Effective December 30, 2015, Citibank Europe plc (“CEP”), Renaissance Reinsurance Ltd. (“RRL”), DaVinci Reinsurance Ltd. (“DaVinci”), RenaissanceRe Specialty Risks Ltd. (“RSR”), ReinassanceRe Specialty U.S. Ltd. (“RRS”), Renaissance Reinsurance of Europe (“ROE”), Platinum Underwriters Bermuda, Ltd. (“PUB”) and Renaissance Reinsurance U.S. Inc. (formerly Platinum Underwriters Reinsurance, Inc.) (“RRUS”) (each of RRL, DaVinci, RSR, RRS, ROE, PUB and RRUS a “Company” and, collectively, the “Companies”) entered into an amendment (the “Amendment”) to the existing secured letter of credit facility (the “Facility”) provided pursuant to the facility letter, by and among CEP and the Companies, dated September 17, 2010 (the “Original Facility Letter”) and amended July 14, 2011, October 1, 2013, December 23, 2014 and March 31, 2015, to extend the termination date of the Facility from December 31, 2015 to December 31, 2017 (as so amended, the “Facility Letter”).
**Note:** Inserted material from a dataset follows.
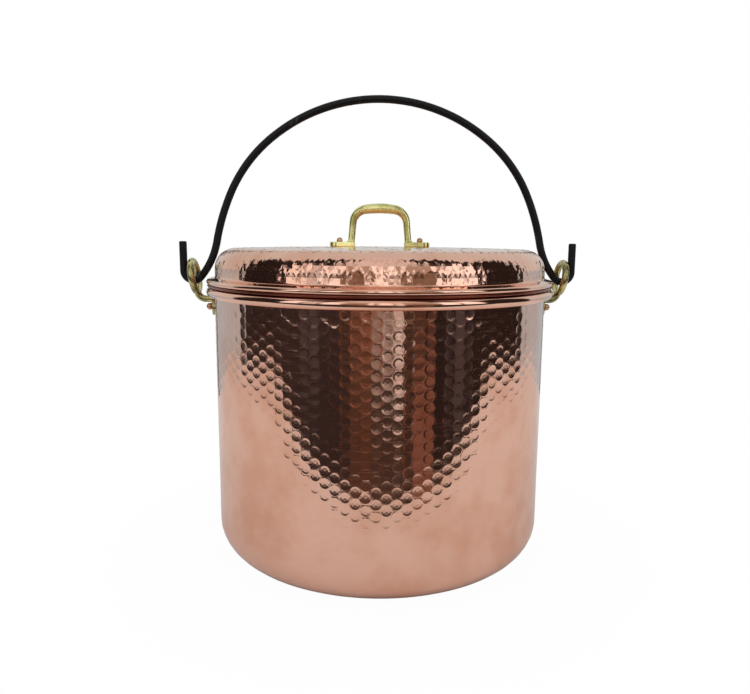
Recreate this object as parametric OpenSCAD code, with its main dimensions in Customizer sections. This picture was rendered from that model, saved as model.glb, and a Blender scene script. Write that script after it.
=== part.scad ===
// Lidded soup kettle: a hammered copper pot with a wired rim, two cast ears with
// rings, a loose lid with a brass handle, and an iron bail hooked through the rings.
// Millimetres. +Z is up, the bail's hooks lie along X, and the origin is the
// middle of the base, on the surface that the kettle stands on.

/* [Pot] */
// Outside diameter of the pot's wall
body_d = 300; // [240:1:380]
// Height of the pot from the base to the top of its rim
body_h = 242; // [180:1:320]
// Thickness of the copper sheet of the pot
body_sheet = 1.5; // [1:0.1:2.5]
// Outside radius of the corner between the base and the wall
body_corner_r = 28; // [12:1:45]

/* [Rolled rim] */
// Diameter of the iron wire that the rim is rolled around
rim_wire_d = 5.5; // [4:0.1:8]
// Opening left between the end of the roll and the wall
roll_slit = 0.4; // [0.2:0.1:0.8]
// Clearance all round a wire inside its roll
wire_fit = 0.05; // [0.03:0.01:0.1]

/* [Lid] */
// Thickness of the copper sheet of the lid
lid_sheet = 1.2; // [0.8:0.1:1.6]
// How far the lid's side stands in from the pot's wall
lid_inset = 0.8; // [0.5:0.1:4]
// Height of the lid's shoulder above its seat
lid_rise = 33.6; // [28:0.2:45]
// Outside radius of the lid's shoulder
lid_shoulder_r = 18; // [10:1:20]
// Rise of the slightly domed top over its edge
lid_crown = 1.7; // [0.5:0.1:6]
// Rise of the sloping flange from the hem to the foot of the side
lid_flange_rise = 1.5; // [0.5:0.1:3]
// How far the hem stands in from the pot's rim
lid_brim_inset = 0.3; // [0.1:0.1:2]
// Diameter of the iron wire in the hem
lid_wire_d = 2; // [1.5:0.1:3]
// Gap between the lid and the rim that it rests on
lid_gap = 0.2; // [0.1:0.05:0.4]

/* [Seat ring] */
// Thickness of the ring under the hem
seat_ring_t = 2.1; // [1.5:0.1:3]
// Width of the ring under the hem
seat_ring_w = 12.5; // [11:0.5:16]
// How far the ring's outer edge stands in from the hem's
seat_ring_inset = 0.6; // [0.2:0.1:2]
// Depth of the step that drops inside the rim
seat_step_d = 1; // [0.6:0.1:1.1]
// Width of that step
seat_step_w = 3; // [2:0.5:5]
// Clearance of the step inside the pot's wall
seat_step_gap = 1.3; // [1.3:0.1:3]

/* [Lid handle] */
// Distance from the middle of the handle to the middle of a leg's foot
handle_foot_x = 26.6; // [22:0.2:34]
// Height of the middle of the grip above the lid
handle_rise = 34.7; // [28:0.2:45]
// Diameter of the handle's bar
handle_d = 6.2; // [5:0.1:8]
// Radius of the corners of the handle, along the middle of the bar
handle_corner_r = 13; // [9:0.5:15]
// Inward lean of the handle's legs, in degrees
handle_lean = 5; // [2:0.5:8]
// Slope of the grip where it meets a corner, in degrees
handle_arch = 8; // [4:0.5:12]
// Length of a foot beyond the middle of its leg
handle_tab_l = 19.4; // [17:0.2:26]
// Width of a foot
handle_tab_w = 12; // [10:0.5:16]
// Thickness of a foot
handle_tab_t = 4.1; // [3:0.1:5]
// Radius of the fillet between a leg and its foot
handle_fillet_r = 4; // [2:0.5:5]

/* [Lid rivets] */
// Distance of a lid rivet from the middle of its leg
lid_rivet_out = 10.4; // [9.5:0.2:13]
// Diameter of a lid rivet's shank
lid_rivet_d = 3.5; // [3:0.1:4.5]
// Diameter of a lid rivet's round head
lid_rivet_head_d = 5.8; // [5:0.1:7]
// Height of a lid rivet's round head above the foot
lid_rivet_proud = 4.3; // [3.5:0.1:5]
// Diameter of a lid rivet's flat head, inside the lid
lid_rivet_tail_d = 9; // [7:0.5:12]

/* [Ears] */
// Width of the ear's plate
ear_plate_w = 35; // [30:1:45]
// Height of the ear's plate
ear_plate_h = 15.6; // [12:0.2:20]
// Thickness of the ear's plate
ear_plate_t = 3; // [2:0.1:4]
// Gap between the rim's roll and the top of the plate
ear_plate_gap = 2.9; // [1:0.1:6]
// Diameter of the ear's stem and ring strand
ear_strand_d = 5.8; // [5:0.1:7]
// Depth of the stem's middle below the top of the plate
ear_stem_drop = 1.8; // [1:0.1:4]
// Length of the straight stem from the pot's wall to its bend
ear_stem_l = 10.6; // [9:0.2:16]
// Radius of the stem's bend, along its middle
ear_bend_r = 8; // [6:0.5:12]
// Outward lean of the ring, in degrees
ear_lean = 8; // [0:0.5:12]
// Radius of the ring, along the middle of its strand
ear_ring_r = 14; // [13:0.2:18]

/* [Ear rivets] */
// Distance between the two rivets of an ear
ear_rivet_span = 20; // [17:0.5:24]
// Diameter of an ear rivet's shank
ear_rivet_d = 5; // [4:0.1:6]
// Diameter of an ear rivet's round head
ear_rivet_head_d = 6.6; // [6.2:0.1:8]
// Height of an ear rivet's round head above the plate
ear_rivet_proud = 5.8; // [4.5:0.1:7]
// Diameter of an ear rivet's flat head, inside the pot
ear_rivet_tail_d = 10; // [8:0.5:14]
// Thickness of the flat heads of all rivets
rivet_tail_t = 1.2; // [0.8:0.1:2]
// Clearance of a rivet's shank, and under its heads
rivet_fit = 0.05; // [0.03:0.01:0.1]

/* [Bail] */
// Diameter of the bail's bar
bail_d = 7; // [6:0.1:8]
// Height of the crest above the hooks, along the middle of the bar
bail_rise = 162.4; // [150:0.2:185]
// Radius of a hook, along the middle of the bar
hook_r = 8.8; // [8:0.1:11]
// Gap between a hook's free end and the ring that it hangs in
hook_gap = 1.5; // [1:0.1:3]
// Depth of the hooks' middle below the middle of the rings
hook_drop = 3.6; // [2:0.1:4]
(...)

The Facility provides a commitment from CEP to issue letters of credit for the account of one or more of the Companies and their respective subsidiaries in multiple currencies and in an aggregate amount of up to $300 million, subject to a sublimit of $60 million for letters of credit issued for the account of RRS and a combined sublimit of $25 million for letters of credit issued for the accounts of PUB and RRUS.  The Facility is evidenced by the Facility Letter and seven separate Master Agreements between CEP and each of the Companies, as well as certain ancillary agreements, the terms of which are substantially similar for each Company.

Under the Facility, each of the Companies is severally obligated to pledge to CEP at all times during the term of the Facility certain securities with a collateral value (as determined as therein provided) that equals or exceeds 100% of the aggregate amount of its then-outstanding letters of credit. In the case of an event of default under the Facility with respect to a Company, CEP may exercise certain remedies with respect to such Company, including terminating its commitment to such Company under the Facility and taking certain actions with respect to the collateral pledged by such Company (including the sale thereof).  In the Facility Letter, each Company makes, as to itself, representations and warranties that are customary for facilities of this type and severally agrees that it will comply with certain informational and other undertakings, including those regarding the delivery of quarterly and annual financial statements.

The description of the Facility contained herein is qualified in its entirety by reference to the Original Facility Letter, a copy of which is attached as Exhibit 10.1 to the Current Report on Form 8-K, dated September 23, 2010, previously filed with Securities and Exchange Commission by RenaissanceRe Holdings Ltd. and to the Amendment, a copy of which is attached hereto as Exhibit 10.1, both of which agreements are incorporated herein by reference.

CEP, RRL and RSR are also parties, respectively, to a Letter of Credit Reimbursement Agreement, dated as of November 23, 2015, as amended, and certain ancillary documents, and to an Insurance Letters of Credit – Master Agreement, dated as of November 24, 2014, and certain ancillary agreements, which each collectively provide for and secure two separate uncommitted letter of credit facilities that are used to support business written by RenaissanceRe Holdings Ltd.’s Lloyd’s syndicate, Syndicate 1458.

Item 2.03. Creation of a Direct Financial Obligation or an Obligation under an Off-Balance Sheet Arrangement of the Registrant.

The disclosure set forth in Item 1.01 above is hereby incorporated by reference.

Item 9.01. Financial Statements and Exhibits.

(c)  Exhibits.

The following exhibit is filed as part of this report:

10.1   Amendment to Facility Letter, dated December 30, 2015, by and among Citibank Europe plc, Renaissance Reinsurance Ltd., DaVinci Reinsurance Ltd., RenaissanceRe Specialty Risks Ltd., Renaissance Reinsurance of Europe, RenaissanceRe Specialty U.S. Ltd., Platinum Underwriters Bermuda, Ltd. and Renaissance Reinsurance U.S. Inc.
 


SIGNATURES

Pursuant to the requirements of the Securities Exchange Act of 1934, the registrant has duly caused this report to be signed on its behalf by the undersigned hereunto duly authorized.

         
    RenaissanceRe Holdings Ltd.
          
December 30, 2015   By:   Stephen H. Weinstein
       
        Name: Stephen H. Weinstein
        Title: Senior Vice President, Group General Counsel and Corporate Secretary


Exhibit Index


     
Exhibit No.   Description

 
10.1
  Amendment to Facility Letter, dated December 30, 2015, by and among Citibank Europe plc, Renaissance Reinsurance Ltd., DaVinci Reinsurance Ltd., RenaissanceRe Specialty Risks Ltd., Renaissance Reinsurance of Europe, RenaissanceRe Specialty U.S. Ltd., Platinum Underwriters Bermuda, Ltd. and Renaissance Reinsurance U.S. Inc.